Belmondo, Sharif, and Cannon probably have little
name recognition among younger viewers today, and a scene in which Azad slaps
Lena around, activating a clapper that cuts the lights in Lena’s apartment and
then turns them back on with each slap, would never be included in a modern
film. On the other hand, the mixture of crime, car chase, and romance might
pique the interest of today’s “Fast & Furious” fans. In fact, with some
rewriting (and further separation from Goodis’ noir universe), it could easily
be remade as a future installment in the franchise, with Belmondo’s Azad
repositioned as Vin Diesel’s Dom Toretto, and Sharif’s Zacharias rewritten and
softened as Dwayne Johnson’s Agent Luke Hobbs.
It’s heartening that Sony Pictures Home
Entertainment has begun to move older Columbia genre releases from its vaults
to DVD and cable TV, often in first-rate condition.
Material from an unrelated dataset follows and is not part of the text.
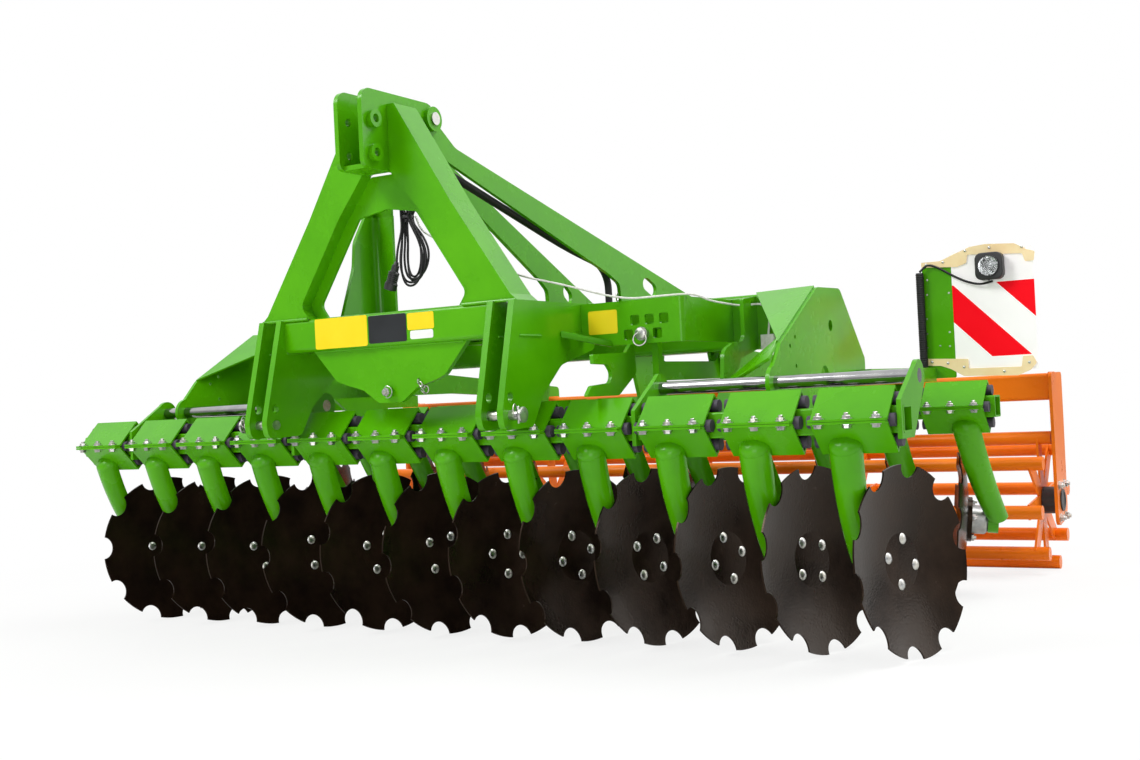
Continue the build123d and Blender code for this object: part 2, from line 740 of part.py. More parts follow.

For example, a pristine
print of “Thunder on the Border” (1966) ran recently on GetTV, Sony’s cable
outlet for the Columbia vault. As another example, “Hurricane Island” (1951)
has aired on Turner Classic Movies in perfectly transferred or restored
Supercinecolor. It would be nice to see Sony offer a comparably refurbished
print of “The Burglars” on American Blu-ray. If nothing else, the movie’s 45th
Anniversary is only a year and a half away.
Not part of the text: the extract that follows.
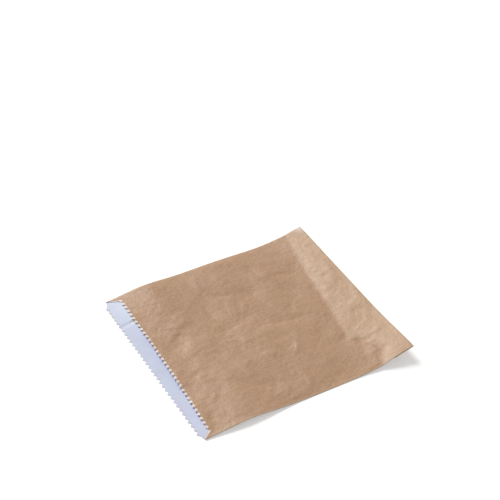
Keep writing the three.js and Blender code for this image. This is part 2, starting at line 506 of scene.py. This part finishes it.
    def front_relief(self, sizes: BagSizes, x: Field, y: Field) -> Field:
        """Relief of the front panel, which fades out at the side folds and the closed end.

        Args:
            sizes: The bag's dimensions.
            x: Places along the bag.
            y: Places across it.

        Returns:
            The height that the creases and the cockle add.
        """
        total = self.small_relief(sizes, x, y)
        for crease in self.creases:
            total += crease.relief(x, y)
        at_sides = smooth((sizes.panel_edge - np.abs(y)) / self.edge_fade)
        at_end = smooth((sizes.bend_start - x) / self.edge_fade)
        return total * at_sides * at_end

    def tooth_values(self, sizes: BagSizes, y: Field, spread: float, salt: int) -> Field:
        """One seeded value for each tooth, read at each place across the bag.

        Args:
            sizes: The bag's dimensions.
            y: Places across the bag.
            spread: Largest value, either way.
            salt: Tells one set of values from another.

        Returns:
            The value of the tooth at each place.
        """
        random = np.random.default_rng(self.seed + salt)
        values = random.uniform(-spread, spread, sizes.tooth_count)
        along = clamp01((y + sizes.toothed_half) / (2 * sizes.toothed_half)) * sizes.tooth_count
        return values[np.minimum(along.astype(int), sizes.tooth_count - 1)]


@dataclass(frozen=True)
class Ply:
    """One paper of the bag: where it lies in the tube's wall and how it laps on itself.

    The kraft laps towards the table. The liner laps towards the inside, on the other hand.
    """

    name: str
    node: str
    slot: str
    outer_depth: float
    thickness: float
    lap_step: float
    lap_hand: int
    outer_lap_edge: float
    inner_lap_edge: float
    lead: float
    shift: float


@dataclass(frozen=True)
class Divisions:
    """How finely a ply is divided."""

    halves_of_a_flank: int = 2
    corner_steps: int = 5
    fold_steps: int = 8
    root_rows: int = 4
    mouth_rows: int = 15
    body_rows: int = 88
    bend_rows: int = 10
    flap_rows: int = 15
    aligned_from: float = 22.0
    edge_margin: float = 3.0


@dataclass
class PaperBag:
    """The flat bag: both of its papers, from the same folded and handled tube."""

    sizes: BagSizes = field(default_factory=BagSizes)
    lie: Lie = field(default_factory=Lie)
    handling: Handling = field(default_factory=Handling)
    divisions: Divisions = field(default_factory=Divisions)
    sharp_angle: float = 40.0
    punch_sides: int = 32
    punch_reach: float = 22.0

    def kraft(self) -> Ply:
        """The brown outer paper."""
        s = self.sizes
        return Ply(
            name="brown_kraft_paper",
            node="kraft_outer",
            slot="kraft_paper",
            outer_depth=0.0,
            thickness=s.kraft_thickness,
            lap_step=-s.kraft_lap,
            lap_hand=1,
            outer_lap_edge=s.seam_half + s.cut_edge,
            inner_lap_edge=-s.seam_half,
            lead=0.0,
            shift=0.0,
        )

    def liner(self) -> Ply:
        """The white inner paper."""
        s = self.sizes
        return Ply(
            name="white_greaseproof_paper",
            node="greaseproof_liner",
            slot="greaseproof_paper",
            outer_depth=s.kraft_thickness + s.ply_gap,
            thickness=s.liner_thickness,
            lap_step=s.liner_lap,
            lap_hand=-1,
            outer_lap_edge=-s.seam_half,
            inner_lap_edge=s.seam_half + s.cut_edge,
            lead=s.liner_lead,
            shift=s.liner_shift,
        )

    def stations(self) -> Stations:
        """Places around the tube: half flanks of the teeth, plain corners, seam and folds.

        Returns:
            The stations of one turn.
        """
        s = self.sizes
        d = self.divisions
        flanks = 2 * s.tooth_count * d.halves_of_a_flank
        toothed = np.linspace(-s.toothed_half, s.toothed_half, flanks + 1)
        corner = np.linspace(s.toothed_half, s.panel_edge, d.corner_steps + 1)[1:]
        front = np.concatenate([-corner[::-1], toothed, corner])
        ramp_edge = s.seam_half + s.seam_ramp
        seam = np.array([s.seam_half, s.seam_half + s.cut_edge, ramp_edge])
        back = np.sort(np.concatenate([front, seam, -seam]))
        turn = np.linspace(-math.pi / 2, math.pi / 2, d.fold_steps + 1)[1:-1]
        edge = np.full(len(turn), s.panel_edge)
        far = np.ones(len(turn))
        front = front[::-1]
        runs = (
            (Panel.BACK, back, np.sign(back), np.zeros(len(back))),
            (Panel.FOLD, edge, far, turn),
            (Panel.FRONT, front, np.sign(front), np.zeros(len(front))),
            (Panel.FOLD, -edge, -far, turn[::-1]),
        )
        return Stations(
            panel=np.concatenate([np.full(len(y), panel) for panel, y, _, _ in runs]),
            y=np.concatenate([y for _, y, _, _ in runs]),
            side=np.concatenate([side for _, _, side, _ in runs]),
            angle=np.concatenate([angle for _, _, _, angle in runs]),
        )

    def tooth_notch(self, stations: Stations, shift: float) -> Field:
        """The knife's zigzag: 0 at the tips of the teeth and 1 at their roots.

        Args:
            stations: Places around the tube.
            shift: Share of a pitch by which this ply's front panel slid to one side.

        Returns:
            The notch at each place.
        """
        s = self.sizes
        along = clamp01((stations.y + s.toothed_half) / (2 * s.toothed_half)) * s.tooth_count
        along = along + shift * stations.on(Panel.FRONT)
        return np.abs(2.0 * (along - np.floor(along)) - 1.0)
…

Posted by Cinema Retro in DVD/Streaming
Video Reviews & News on Saturday, July
19. 2014
3 comments:
I saw this not so long ago, when TCM aired it. It's just as you say--not a brainy film, certainly not anywhere near as faithful as the earlier adaption of the Goodis book (and not pretending to be, either--honestly, why did they even need the Goodis book to tell this story?).
Very entertaining, but what really stands out is Belmondo's stuntwork. Maybe it's not edited as well as Bullitt's car chase, but the chase in this film, for me, is far superior, because it doesn't NEED editing--Belmondo is actually doing the stunts. They deliberately shoot it in the stye of the old silent comedies with Lloyd and Keaton--with minimal cutting, so you can see no stunt doubles are being used. Jackie Chan must have watched this scene avidly, over and over again.
You see this guy sliding down an almost sheer cliff face, heading towards the camera, with boulders rolling down around him, and you think "Man, I hope that stuntman was okay, they're just about to cut to a close-up of Belmondo"--and they don't cut--because as the stuntman gets closer, you see it IS Belmondo!
How on earth did the insurance company covering this film let him get away with that? Never happen today.
That was one tough Frenchman. Still is, I'm sure.
That first paragraph (the description of an A-minus movie) put me in mind of "11 Harrow House," an early-1970s caper with Charles Grodin in a black turtleneck, Candace Bergen as his beautiful girlfriend, and lots of actors--including James Mason and John Guilgud--on the downslope of their careers. Grodin plans the heist of a huge quantity of diamonds from a fictional company based on De Beers. Complications ensue. An entertaining, largely forgotten movie.
What impressed me was the way Belmondo insisted on letting you see he's doing his own stunts. In the scene where he's dumped out of a truck we see him fall from close-up to long-shot, then the camera picks up down below and we see him finish the fall from long-shot to close-up!